If you want to actually post your code here in this forum (like you did in your original posting), I’ll take a look.

But based on what you have posted already, it looks like the proximal issue is that cusparse requires more memory than what is available on your 2080 Ti to process a matrix of that size. So that leads me to 2 observations:

  1. You might want to try it on a GPU with more memory. I don’t have any magic buttons to push that somehow cause cusparse to use less memory than it otherwise would.

  2. In my view, you should not run into a seg fault. The cudaMalloc operation that is part of the cusparse call, that is failing, should result in a graceful handling of the failure, with a returned error code from the cusparse call, not a seg fault. In situations like this I usually recommend checking the behavior against the latest cuda version (because that’s what our QA team would do) and if it still persists, then file a bug. So you may wish to file a bug. At some point when time permits, I may file a bug if I can understand the issue well enough. But to be clear, the bug I’m suggesting is not about getting the operation to work with less memory, its about better error handling.

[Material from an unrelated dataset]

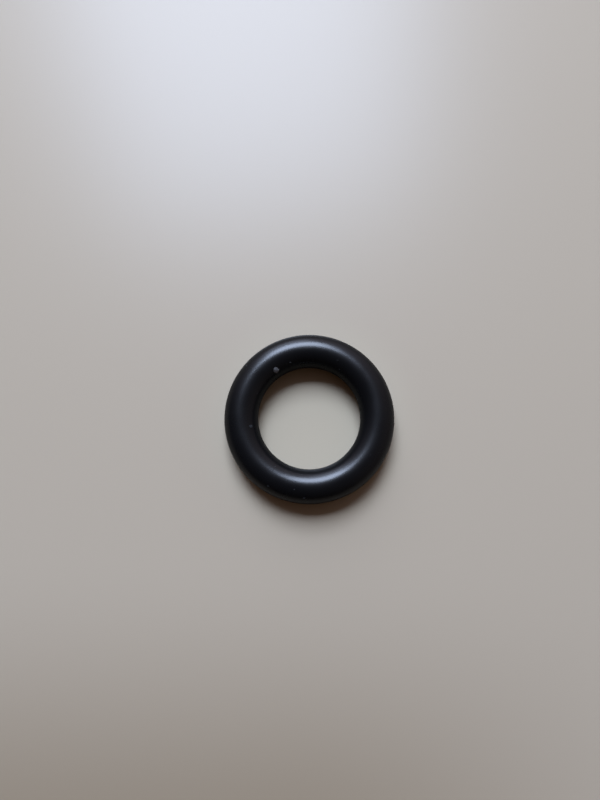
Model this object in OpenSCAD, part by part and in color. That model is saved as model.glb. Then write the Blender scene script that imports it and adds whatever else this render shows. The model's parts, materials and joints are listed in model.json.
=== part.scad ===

Hi @Robert_Crovella, I updated the issue with the complete code. I hope, cuSolver will have better error handling as you said.

I checked the same matrix (dL22.mtx) using Spectra library in the CPU. It works perfectly well. With nev =1, ncv=20, Spectra::SortRule::LargestMagn, it took a few seconds to get the approximated largest eigenvalue to be 70.2057. Is it possible to request such features (with different algorithms other than shift-Inverse; for eg. Lanczos algorithm) in cuSolver?

Sure. You can request features by filing bugs. Just indicate that it is a “request for enhancement” or similar wording.

1 Like

I filed the report yesterday and with the link to this discussion, but forget to mention it’s a request for enhancement. I hope they’ll understand by reading your comments.


It should be|\lambda_max_computed| has initial guess to be |lambda_max_guess| = d_i^max + R_i. or simply just |lambda_max_guess| = d_i^max + R_i.